%%

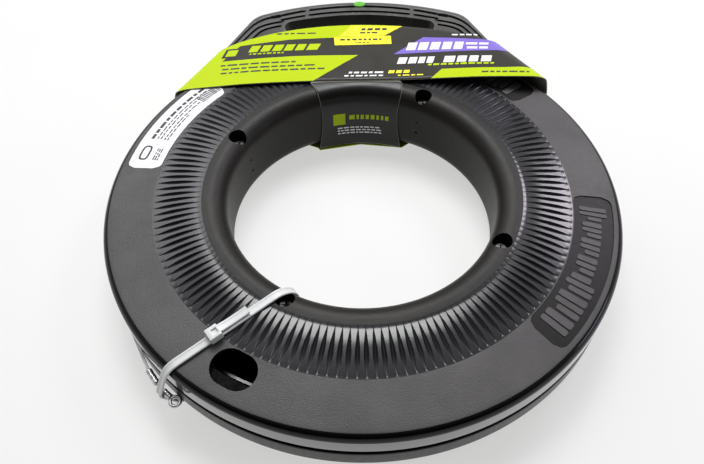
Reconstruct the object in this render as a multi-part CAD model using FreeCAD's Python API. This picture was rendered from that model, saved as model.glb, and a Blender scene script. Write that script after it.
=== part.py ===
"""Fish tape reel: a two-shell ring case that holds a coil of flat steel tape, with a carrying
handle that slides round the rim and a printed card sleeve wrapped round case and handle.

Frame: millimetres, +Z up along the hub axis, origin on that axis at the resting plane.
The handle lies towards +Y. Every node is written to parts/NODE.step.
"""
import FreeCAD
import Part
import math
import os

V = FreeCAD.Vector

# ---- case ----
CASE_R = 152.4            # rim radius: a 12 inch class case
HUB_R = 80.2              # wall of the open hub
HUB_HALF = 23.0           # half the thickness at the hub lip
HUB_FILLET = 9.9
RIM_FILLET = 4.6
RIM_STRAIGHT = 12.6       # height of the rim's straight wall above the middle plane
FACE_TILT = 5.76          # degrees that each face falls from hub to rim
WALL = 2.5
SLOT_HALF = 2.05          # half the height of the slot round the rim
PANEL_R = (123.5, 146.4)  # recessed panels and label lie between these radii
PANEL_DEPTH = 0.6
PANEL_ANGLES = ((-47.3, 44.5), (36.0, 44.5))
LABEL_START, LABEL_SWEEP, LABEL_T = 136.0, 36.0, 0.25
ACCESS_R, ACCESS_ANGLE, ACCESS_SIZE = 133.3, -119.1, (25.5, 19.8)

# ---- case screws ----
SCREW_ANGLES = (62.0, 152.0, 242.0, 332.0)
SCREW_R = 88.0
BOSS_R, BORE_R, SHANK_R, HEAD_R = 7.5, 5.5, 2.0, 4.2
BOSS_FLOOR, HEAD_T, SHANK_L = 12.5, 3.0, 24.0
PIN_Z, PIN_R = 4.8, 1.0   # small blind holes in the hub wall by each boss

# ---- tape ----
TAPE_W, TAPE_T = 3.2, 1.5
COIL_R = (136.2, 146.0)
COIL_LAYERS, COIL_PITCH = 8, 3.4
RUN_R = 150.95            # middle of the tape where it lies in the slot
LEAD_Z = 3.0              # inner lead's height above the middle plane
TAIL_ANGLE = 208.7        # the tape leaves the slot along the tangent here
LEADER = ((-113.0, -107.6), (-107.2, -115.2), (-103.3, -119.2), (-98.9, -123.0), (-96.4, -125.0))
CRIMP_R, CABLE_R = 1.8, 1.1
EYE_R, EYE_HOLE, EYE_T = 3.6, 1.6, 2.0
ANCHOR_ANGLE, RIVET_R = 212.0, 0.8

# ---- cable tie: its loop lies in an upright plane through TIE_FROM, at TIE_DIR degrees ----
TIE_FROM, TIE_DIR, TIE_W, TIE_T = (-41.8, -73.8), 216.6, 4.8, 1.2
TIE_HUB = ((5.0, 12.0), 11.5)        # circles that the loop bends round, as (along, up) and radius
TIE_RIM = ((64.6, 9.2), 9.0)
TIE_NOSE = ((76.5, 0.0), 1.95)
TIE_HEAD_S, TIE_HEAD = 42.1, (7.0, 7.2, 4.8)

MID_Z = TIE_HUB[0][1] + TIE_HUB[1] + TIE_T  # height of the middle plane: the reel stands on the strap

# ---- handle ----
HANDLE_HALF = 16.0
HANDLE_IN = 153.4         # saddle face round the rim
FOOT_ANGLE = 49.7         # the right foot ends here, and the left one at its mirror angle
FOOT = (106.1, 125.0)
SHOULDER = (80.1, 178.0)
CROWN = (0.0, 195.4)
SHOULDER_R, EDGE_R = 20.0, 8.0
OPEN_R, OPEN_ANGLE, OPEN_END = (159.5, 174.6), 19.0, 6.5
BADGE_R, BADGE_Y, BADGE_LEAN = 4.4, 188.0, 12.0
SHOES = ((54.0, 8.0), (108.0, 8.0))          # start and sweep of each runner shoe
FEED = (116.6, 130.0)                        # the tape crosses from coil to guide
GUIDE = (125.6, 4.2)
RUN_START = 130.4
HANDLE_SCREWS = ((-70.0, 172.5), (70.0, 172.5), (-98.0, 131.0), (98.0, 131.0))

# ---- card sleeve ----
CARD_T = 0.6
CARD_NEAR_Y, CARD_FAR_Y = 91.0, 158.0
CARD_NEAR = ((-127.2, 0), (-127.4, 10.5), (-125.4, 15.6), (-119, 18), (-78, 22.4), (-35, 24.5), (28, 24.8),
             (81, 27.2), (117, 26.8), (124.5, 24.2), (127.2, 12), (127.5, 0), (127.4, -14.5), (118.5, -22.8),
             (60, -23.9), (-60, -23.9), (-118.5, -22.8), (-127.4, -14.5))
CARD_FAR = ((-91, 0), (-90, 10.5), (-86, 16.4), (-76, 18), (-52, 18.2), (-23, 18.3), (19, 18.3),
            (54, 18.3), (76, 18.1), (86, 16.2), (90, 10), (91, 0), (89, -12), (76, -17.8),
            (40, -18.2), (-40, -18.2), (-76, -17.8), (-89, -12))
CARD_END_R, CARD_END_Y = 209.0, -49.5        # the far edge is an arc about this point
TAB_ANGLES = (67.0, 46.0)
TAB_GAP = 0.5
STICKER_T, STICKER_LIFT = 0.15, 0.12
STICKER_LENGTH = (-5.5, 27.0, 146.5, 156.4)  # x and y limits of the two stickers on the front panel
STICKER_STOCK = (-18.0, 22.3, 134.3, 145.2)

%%

### EXERCISE REQUIREMENTS
Begin with the first line of the data above and, please, print each line exactly until you have printed the line containing "V = FreeCAD.Vector"; print nothing else.

### TASK ANSWER
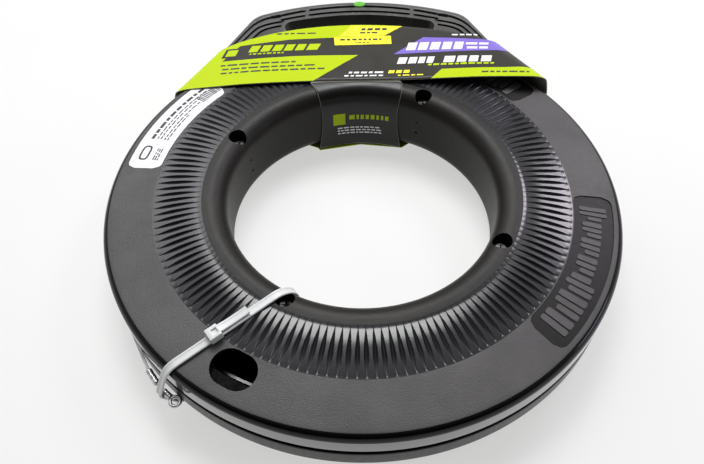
Reconstruct the object in this render as a multi-part CAD model using FreeCAD's Python API. This picture was rendered from that model, saved as model.glb, and a Blender scene script. Write that script after it.
=== part.py ===
"""Fish tape reel: a two-shell ring case that holds a coil of flat steel tape, with a carrying
handle that slides round the rim and a printed card sleeve wrapped round case and handle.

Frame: millimetres, +Z up along the hub axis, origin on that axis at the resting plane.
The handle lies towards +Y. Every node is written to parts/NODE.step.
"""
import FreeCAD
import Part
import math
import os

V = FreeCAD.Vector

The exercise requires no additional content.